16. The system of claim 12, wherein the operations further include:

determining an accuracy configuration associated with a signal; and

applying a capacitance determination process based on the accuracy configuration to calculate a capacitance value between at least two components associated with the signal.

17. A non-transitory computer-readable storage medium storing a set of instructions that are executable by one or more processors of a device to cause the device to perform a method, the method comprising:

performing a first capacitance extraction having a first accuracy on one or more first regions of a semiconductor layout;

performing a second capacitance extraction having a second accuracy being different from the first accuracy on one or more second regions outside of the one or more first regions;

constructing a netlist for the semiconductor layout based on results of the first capacitance extraction and of the second capacitance extraction; and

modifying the semiconductor layout based on the netlist, the modified semiconductor layout being used to fabricate an integrated circuit.

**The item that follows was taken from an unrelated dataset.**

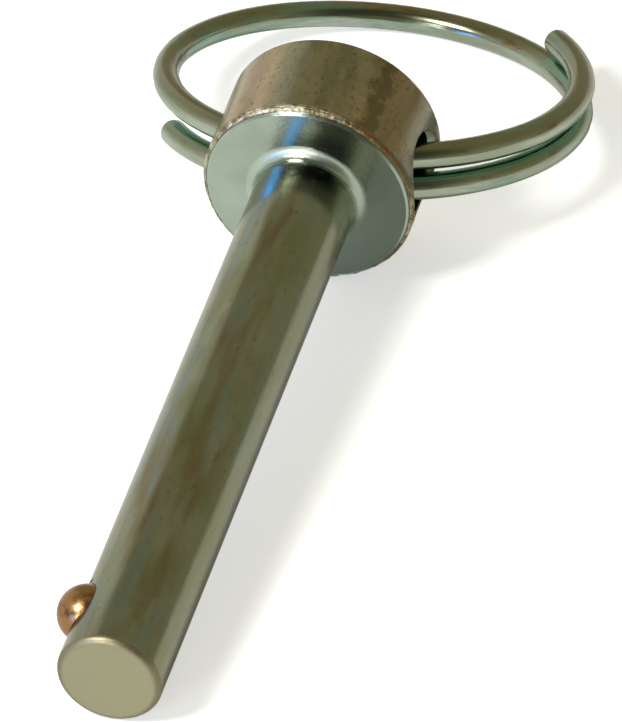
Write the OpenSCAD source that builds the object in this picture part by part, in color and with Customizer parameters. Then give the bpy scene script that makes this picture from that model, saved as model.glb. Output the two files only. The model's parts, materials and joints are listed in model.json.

18. The non-transitory computer-readable storage medium of claim 17, wherein the performing the first capacitance extraction comprises:

applying a three-dimensional capacitance determination process based on a first step size parameter to calculate a capacitance value between at least two components within the one or more first regions.

19. The non-transitory computer-readable storage medium of claim 17, wherein the performing the second capacitance extraction comprises:

applying a 2.5-dimensional capacitance determination process to calculate a capacitance value between at least two components within the one or more second regions.

20. The non-transitory computer-readable storage medium of claim 17, wherein the method further comprises:

determining an accuracy configuration associated with a signal; and

applying a capacitance determination process based on the accuracy configuration to calculate a capacitance value between at least two components associated with the signal.